Another problem is that by October 17th, the Treasury department is expected to hit the debt ceiling, meaning they could no longer pay the country’s bills. There are a number of ways out of this, including Congress raising the ceiling, Obama ignoring the ceiling and ordering the Treasury to pay, or defaulting on the nation’s debt. None of these is particularly appealing, but raising the ceiling comes with the fewest consequences. Around this time each of the past few years, a big deal was made about the nation’s large deficits and rapidly rising debt. However, due to the economic turnaround deficits have shrunk and the debt is not rising as rapidly. This might be the reason that the new debate is not so much about deficits, but other mandatory spending programs like the ACA.
Questions you might answer
I would like you to think about the government’s role in the economy when it comes the responsibilities of Congress to pass a budget. DO NOT try to answer all of these questions, just focus on one topic. Also, try to think about your comment from different angles. To write a brief comment, read the previous comments, compose your thought in a Word document, and paste it in the comment box below. The more original and factually supported your comment, the better your grade will be. Avoid anecdotal evidence including personal accounts, and avoid using subjective terms like “I think” or “I believe.” Remain as objective as possible, and avoid emotional stories often used in place of the general truth. Finally, your comment will appear ONLY AFTER IT IS APPROVED. Please don’t email me asking where it is, it often takes a while for me to get to it. I will ignore these emails.
NOTE: Read other students comments before posting, and please leave your name with your posting.
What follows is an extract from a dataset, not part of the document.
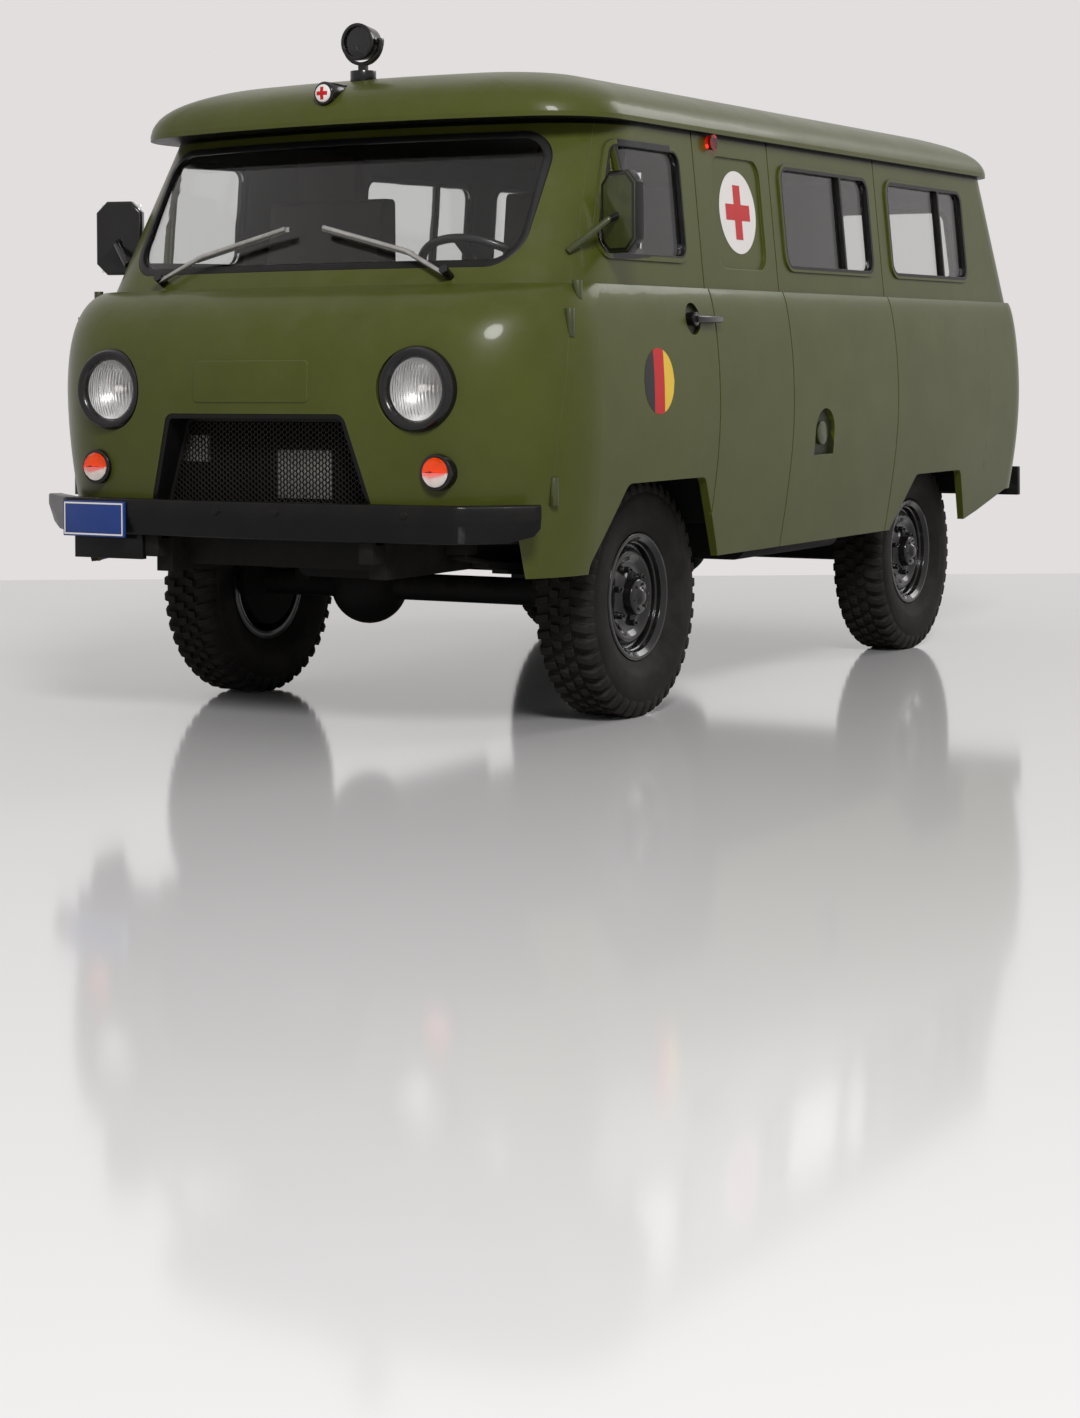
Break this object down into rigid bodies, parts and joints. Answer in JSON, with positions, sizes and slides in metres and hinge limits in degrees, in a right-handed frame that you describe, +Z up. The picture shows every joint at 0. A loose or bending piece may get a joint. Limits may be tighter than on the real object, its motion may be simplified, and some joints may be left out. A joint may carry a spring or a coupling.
{
  "type": "scale model of a military ambulance van",
  "caption": "Scale model of a cab-over military ambulance van: green one-box body, domed roof with searchlight, glazed cab and load space, ladder frame, and free-rolling wheels.",
  "frame": {"origin": "centre of the outer box on the surface that the tyres stand on", "axes": "+X forward along the van, +Y to its left, +Z up"},
  "size_m": [0.1816, 0.0872, 0.093],
  "materials": {
    "green_paint": "olive green semi-gloss model paint",
    "black_paint": "black satin paint",
    "underbody_black": "black matt underbody paint",
    "black_rubber": "black rubber window seal",
    "clear_glazing": "clear moulded glazing",
    "lamp_bowl": "bright lamp reflector",
    "lamp_glass": "clear lamp lens",
    "amber_glass": "orange lamp lens",
    "red_glass": "red lamp lens",
    "white_glass": "white lamp disc with a red cross",
    "black_plastic": "black plastic",
    "mirror_glass": "mirror glass",
    "wiper_metal": "silver painted wiper",
    "plate_blue": null,
    "tyre_rubber": "dark grey rubber",
    "wheel_black": "black gloss wheel paint",
    "interior_grey": "dull brown-grey interior paint",
    "seat_vinyl": "dark brown seat covering"
  },
  "bodies": {
    "chassis": {"bright_plates": "wiper_metal", "chassis_frame": "underbody_black", "cross_lamp": "black_plastic", "cross_lamp_lens": "white_glass", "dashboard": "interior_grey", "door_handles": "black_plastic", "door_hinges": "green_paint", "drive_shafts": "underbody_black", "engine_block": "underbody_black", "engine_cover": "interior_grey", "exhaust": "underbody_black", "filler_cap": "green_paint", "floor_pan": "underbody_black", "front_axle": "underbody_black", "front_bumper": "black_paint", "front_seats": "seat_vinyl", "fuel_tank": "underbody_black", "grille_mesh": "black_paint", "grille_surround": "black_paint", "headlight_bezels": "black_paint", "headlight_bowls": "lamp_bowl", "headlight_lenses": "lamp_glass", "indicator_ambers": "amber_glass", "indicator_bases": "green_paint", "indicator_clears": "lamp_glass", "leaf_springs": "underbody_black", "load_benches": "seat_vinyl", "mirror_glasses": "mirror_glass", "mirror_left": "green_paint", "mirror_right": "black_plastic", "nose_panel": "green_paint", "number_plate": "plate_blue", "radiator": "underbody_black", "rear_axle": "underbody_black", "rear_bumper": "black_paint", "rear_panel": "green_paint", "roof": "green_paint", "searchlight": "black_plastic", "searchlight_lens": "lamp_glass", "side_lamps": "red_glass", "side_panel_left": "green_paint", "side_panel_right": "green_paint", "steering_wheel": "black_plastic", "tail_lamps": "red_glass", "window_panes": "clear_glazing", "window_seals": "black_rubber", "windscreen": "clear_glazing", "windscreen_seal": "black_rubber", "wiper_arms": "wiper_metal"},
    "wheel_front_left": {"tyre_front_left": "tyre_rubber", "rim_front_left": "wheel_black"},
    "wheel_front_right": {"tyre_front_right": "tyre_rubber", "rim_front_right": "wheel_black"},
    "wheel_rear_left": {"tyre_rear_left": "tyre_rubber", "rim_rear_left": "wheel_black"},
    "wheel_rear_right": {"tyre_rear_right": "tyre_rubber", "rim_rear_right": "wheel_black"}
  },
  "joints": [
    {"name": "roll_front_left", "type": "hinge", "parent": "chassis", "child": "wheel_front_left", "pos_m": [0.04813, 0.03021, 0.01604], "axis": [0, 1, 0], "continuous": true},
    {"name": "roll_front_right", "type": "hinge", "parent": "chassis", "child": "wheel_front_right", "pos_m": [0.04813, -0.03021, 0.01604], "axis": [0, 1, 0], "continuous": true},
    {"name": "roll_rear_left", "type": "hinge", "parent": "chassis", "child": "wheel_rear_left", "pos_m": [-0.04771, 0.03021, 0.01604], "axis": [0, 1, 0], "continuous": true},
    {"name": "roll_rear_right", "type": "hinge", "parent": "chassis", "child": "wheel_rear_right", "pos_m": [-0.04771, -0.03021, 0.01604], "axis": [0, 1, 0], "continuous": true}
  ]
}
- What would you recommend the House or Senate do? Provide evidence as to why. What are the problems of a government shutdown? What happened in the past? If you think that the House should pass a clean “6-week” or “10-week” CR, try to provide supporting evidence as to why they might want to do that. Who stands to benefit from the passage of a clean CR? Who stands to be hurt by a continued shutdown?
- What would be the consequence of delaying the “individual mandate” portion of the ACA? Think carefully about how insurance works, and why this might be a good or bad idea. Why is the individual mandate there in the first place?
- What would be the consequence of not raising the debt ceiling and/or not passing a budget before the debt ceiling is reached?
- What is the consequence of not doing anything about our deficit? How should the deficit be solved? Should we raise taxes or cut spending? Think of this in the context of current House rules which restrict changes in policy to those which to not raise revenues.
Do not necessarily limit yourself to these topics, and not necessarily these articles. You should read all or most of them and formulate a fact-based opinion that you can use to argue your point. I am not grading you on the correctness of your opinion, only whether or not it is convincing based on the facts you display. (Note: pointing out that pundits like Paul Krugman or Charles Krauthammer agree with you is not a fact.)